New direction could result in more evidence for parallel shareholder securities actions
What does the agency’s new approach mean for private shareholder suits? Defendants who admit fault may open themselves up to liability for their acts in actions brought by injured investors. Shareholder actions could potentially be strengthened by admissions of wrongdoing, as plaintiffs may be able to cite the admission as evidence of a defendant’s culpability.

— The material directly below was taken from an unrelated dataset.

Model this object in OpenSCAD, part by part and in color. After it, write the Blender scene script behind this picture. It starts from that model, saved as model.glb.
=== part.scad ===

But the higher bar may actually serve to delay resolution. Rather than settling with an admission and risk exposing itself to greater liability in private investor suits, a defendant may choose to forge on toward trial. In addition, the admissions contained in SEC settlements may be carefully crafted to hew to the specifics of the enforcement action and avoid providing fodder for private litigants. Based on the initial reaction of corporate attorneys, this may be the case with the recent JPMorgan settlement. Another reason to keep admissions narrow is to avoid triggering clauses in directors’ and officers’ liability policies that allow insurers to void coverage of acts stemming from fraud or criminal misconduct.
Shareholders may also see the universe of SEC actions shrink. If the agency is to arm itself effectively for trials against deep-pocketed institutions, more resources and time must necessarily be directed to individual cases. In turn, the agency could be forced to cast a narrower net in its investigation and case initiation. Then again, some companies under investigation may choose to cooperate with the SEC in hopes of averting an admission.
Given the SEC’s limited resources, the agency remains likely to take relatively few of its cases to trial. As Chairman White repeatedly emphasized, the “neither admit nor deny” policy will continue to dictate the agency’s course in the majority of settlements.
Nevertheless, the SEC is displaying a new, but measured, aggressiveness. Observers are awaiting other cases that will be used as examples of the SEC’s effort to demand accountability and responsibility from defendants.